Dei-me conta, com tristeza, de que não compartilhava do sentimento de quem me escrevia, tão feliz.
O que teria me acontecido?
Sempre me senti imensamente bem, alegre e numa viagem encantada vendo as decorações das ruas, ouvindo as canções, chegando quase a dançar sozinha (confesso que cantarolava, baixinho).
Descobri-me sem a magia. A fantasia não me alimenta mais?
Percebi que, neste ano, não deixei meu sapatinho na janela.
Cadê a minha criança? Por que ela não apareceu até agora?
Procurei por tudo e a descobri, escondidinha, num canto, com muito medo. Diferente daquela que explodia de ansiedade, numa alegria sem fim a esperar pelo bondoso Papai-Noel.
Questionei-a, carinhosamente, por estar assustada, sobre o que fazia ali, em um lugar tão escuro, sozinha, enquanto aqui fora havia tanta vida e alegria? Afinal, estamos perto do Natal. Uma data que encanta principalmente aos pequeninos.
Seus olhinhos tristes foram a resposta mais clara e doída que eu poderia receber.
Esqueci-me dela... Deixei-a sozinha, enfrentando todas as coisas ruins que este mundo mostra, diariamente, sem protegê-la, acarinhá-la, levá-la para brincar.
Durante todo este ano, minha pequena menina assistiu aos terremotos, às guerras entre os homens, à pobreza e às doenças alastrando-se cada vez mais, sem que eu a tirasse da frente da televisão e dos jornais, ou mudasse de canal e lhe desse um lápis para colorir imagens tão feias.
Viu, junto comigo, partirem pessoas a quem amávamos muito e nem sequer afaguei-lhe a cabeça, mostrando que estava ali juntinho dela.
O que eu esperava de uma criança abandonada e desprotegida desse jeito? Que ela sorrisse, cantasse e dançasse, alegremente?

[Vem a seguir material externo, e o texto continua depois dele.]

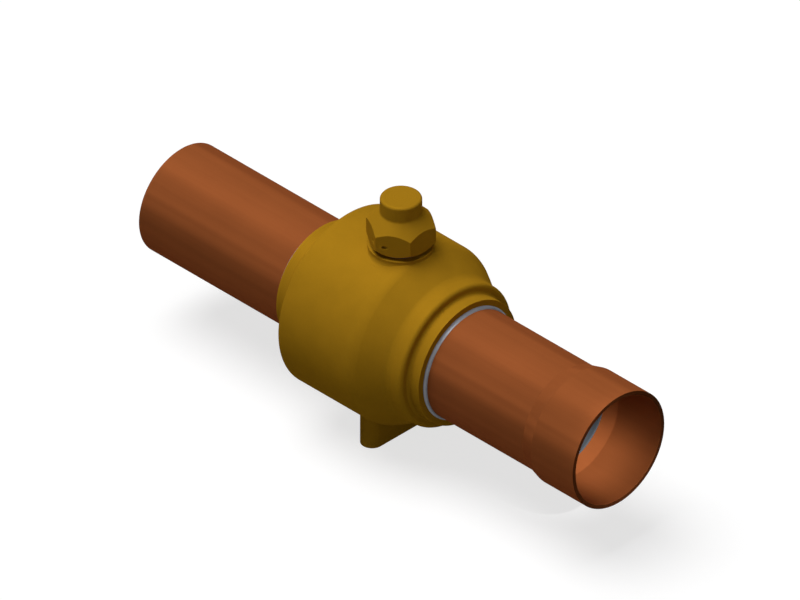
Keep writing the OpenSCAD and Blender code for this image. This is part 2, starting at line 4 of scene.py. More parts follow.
import bpy
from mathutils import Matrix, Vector


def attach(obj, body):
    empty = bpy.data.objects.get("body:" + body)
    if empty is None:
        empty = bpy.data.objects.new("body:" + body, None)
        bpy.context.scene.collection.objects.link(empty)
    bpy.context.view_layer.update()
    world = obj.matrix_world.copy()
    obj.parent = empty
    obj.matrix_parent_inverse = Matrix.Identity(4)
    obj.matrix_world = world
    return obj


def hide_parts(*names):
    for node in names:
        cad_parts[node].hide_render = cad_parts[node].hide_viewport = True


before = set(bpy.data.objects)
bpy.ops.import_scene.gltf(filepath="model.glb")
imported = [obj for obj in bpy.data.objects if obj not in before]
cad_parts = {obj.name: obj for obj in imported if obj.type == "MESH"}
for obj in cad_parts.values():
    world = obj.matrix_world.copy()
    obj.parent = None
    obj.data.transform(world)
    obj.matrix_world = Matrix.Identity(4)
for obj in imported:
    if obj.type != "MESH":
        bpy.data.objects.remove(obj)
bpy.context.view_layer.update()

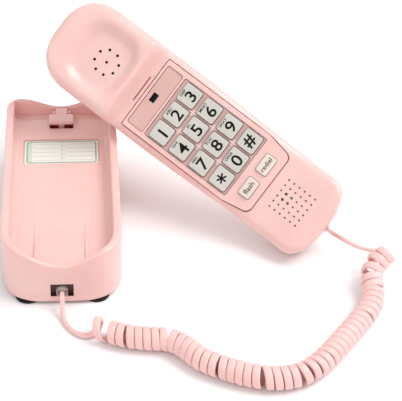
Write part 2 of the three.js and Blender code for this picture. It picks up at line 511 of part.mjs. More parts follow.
// ---- the frame: the middle of base and handset together stands over the origin ----
root.updateMatrixWorld(true);
const extent = new THREE.Box3();
root.traverse((m) => {
  if (m.isMesh && !/^(cord|plug)_/.test(m.name)) extent.expandByObject(m, true);
});
root.position.set(-(extent.min.x + extent.max.x) / 2, -(extent.min.y + extent.max.y) / 2, -extent.min.z);

export default group;
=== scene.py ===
import math
import random
import bmesh
import bpy
from mathutils import Matrix, Vector


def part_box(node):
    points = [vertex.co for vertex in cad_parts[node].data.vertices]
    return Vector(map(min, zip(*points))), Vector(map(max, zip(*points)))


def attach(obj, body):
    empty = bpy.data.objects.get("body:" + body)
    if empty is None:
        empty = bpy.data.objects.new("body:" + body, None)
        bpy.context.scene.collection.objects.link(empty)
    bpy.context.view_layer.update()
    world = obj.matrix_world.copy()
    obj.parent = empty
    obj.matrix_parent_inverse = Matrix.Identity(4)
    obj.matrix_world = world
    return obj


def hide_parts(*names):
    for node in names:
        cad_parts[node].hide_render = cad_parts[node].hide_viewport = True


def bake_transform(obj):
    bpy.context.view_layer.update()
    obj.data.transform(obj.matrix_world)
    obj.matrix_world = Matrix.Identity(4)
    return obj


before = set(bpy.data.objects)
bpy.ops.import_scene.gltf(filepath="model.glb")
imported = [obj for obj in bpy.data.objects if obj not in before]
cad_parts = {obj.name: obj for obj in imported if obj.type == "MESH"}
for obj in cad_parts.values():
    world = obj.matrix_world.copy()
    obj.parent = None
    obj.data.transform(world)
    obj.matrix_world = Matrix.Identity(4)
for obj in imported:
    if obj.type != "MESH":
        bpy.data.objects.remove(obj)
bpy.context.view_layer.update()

mm = 0.001
scene = bpy.context.scene
link = scene.collection.objects.link

# where the base stands and the lifted handset lies; the handset's y axis starts at its ear end
shellLow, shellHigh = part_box("base_shell")
basePlace = Matrix.Translation(((shellLow[0] + shellHigh[0]) / 2, (shellLow[1] + shellHigh[1]) / 2, 0))
handsetTurns = ((-3.4, "Z"), (40.4, "X"), (52.82, "Z"), (-14, "Y"))   # turn, lean, spin and roll in degrees
handsetPlace = basePlace @ Matrix.Translation(Vector((2.29, 78.73, 114.15)) * mm)
for degrees, axis in handsetTurns:
    handsetPlace = handsetPlace @ Matrix.Rotation(math.radians(degrees), 4, axis)


def ease(t):
    t = min(1, max(0, t))
    return t * t * (3 - 2 * t)


def mix(a, b, t):
    return a + (b - a) * t


# camera
cameraSpec = {"lens": 125.37, "shiftX": 0.1194, "place": (-0.05735, -0.76806, 0.61756),
              "right": (0.99873, -0.04857, 0.01375), "up": (0.01908, 0.61552, 0.78789),
              "ahead": (0.04673, 0.78662, -0.61566)}
cameraData = bpy.data.cameras.new("camera")
cameraData.lens = cameraSpec["lens"]
cameraData.sensor_width = 36
cameraData.shift_x = cameraSpec["shiftX"]
cameraData.clip_start, cameraData.clip_end = 0.05, 20
camera = bpy.data.objects.new("camera", cameraData)
link(camera)
axes = [Vector(cameraSpec[k]) for k in ("right", "up", "ahead")]
turned = Matrix((axes[0], axes[1], -axes[2])).transposed().to_4x4()
camera.matrix_world = Matrix.Translation(cameraSpec["place"]) @ turned
scene.camera = camera
scene.view_settings.view_transform = "Standard"
print("camera set")


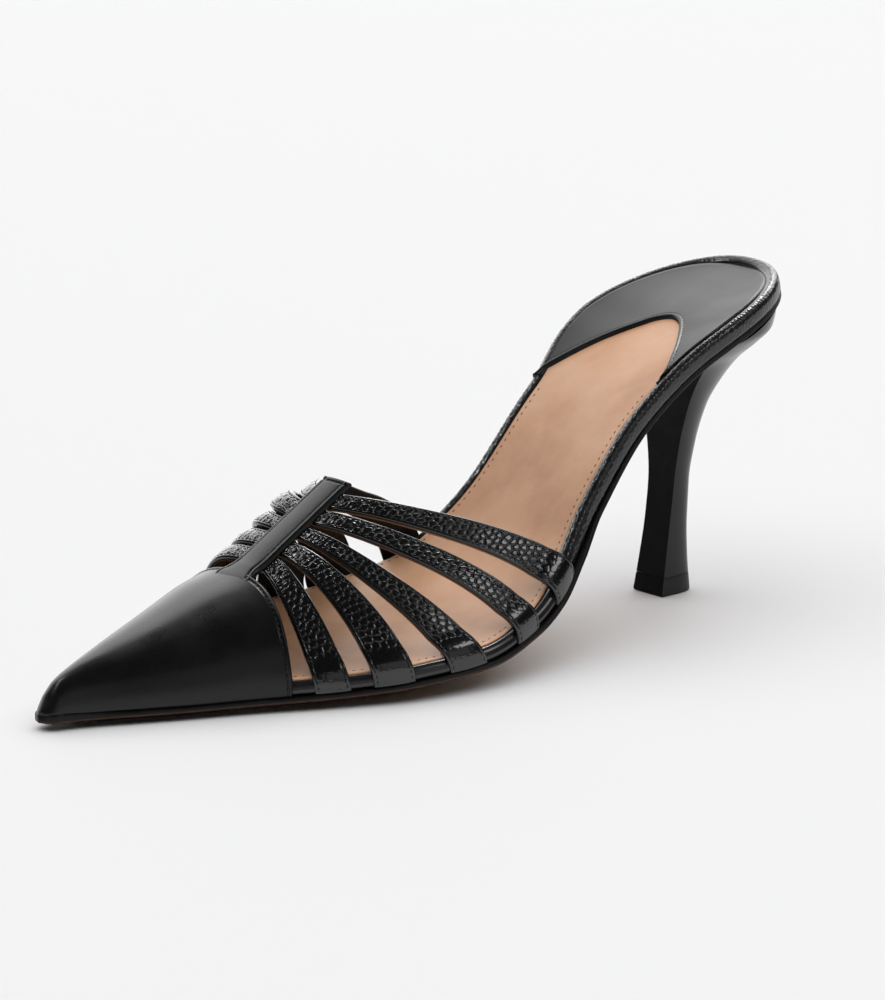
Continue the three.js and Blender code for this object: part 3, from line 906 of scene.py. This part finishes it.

Todos os dias vejo crianças pelas ruas. Algumas felizes, de mãos dadas com seus pais, voltando da escola, pulando pelas calçadas, rodopiando e rindo muito, a contar-lhes, quase sem respirar entre uma palavra e outra tudo o que lhes aconteceu durante o dia. Outras, tristes, sem sorrisos, com olhares pedintes, mudas, sem ninguém que se interesse em escutá-las, carregando sozinhas sua dor.
Por que fiz isso com minha criança?
Ela é parte de mim. Como pude esquecer de alguém tão importante?
Tomei-a pela mão e, num grande abraço, tentei demonstrar o imenso amor que sinto por ela, pedindo-lhe perdão pelo abandono tão cruel.
Choramos ambas, com as mesmas lágrimas e, em seguida, sua mão entregou-me o sapatinho que já está lá na janela a esperar pelo milagre do Natal.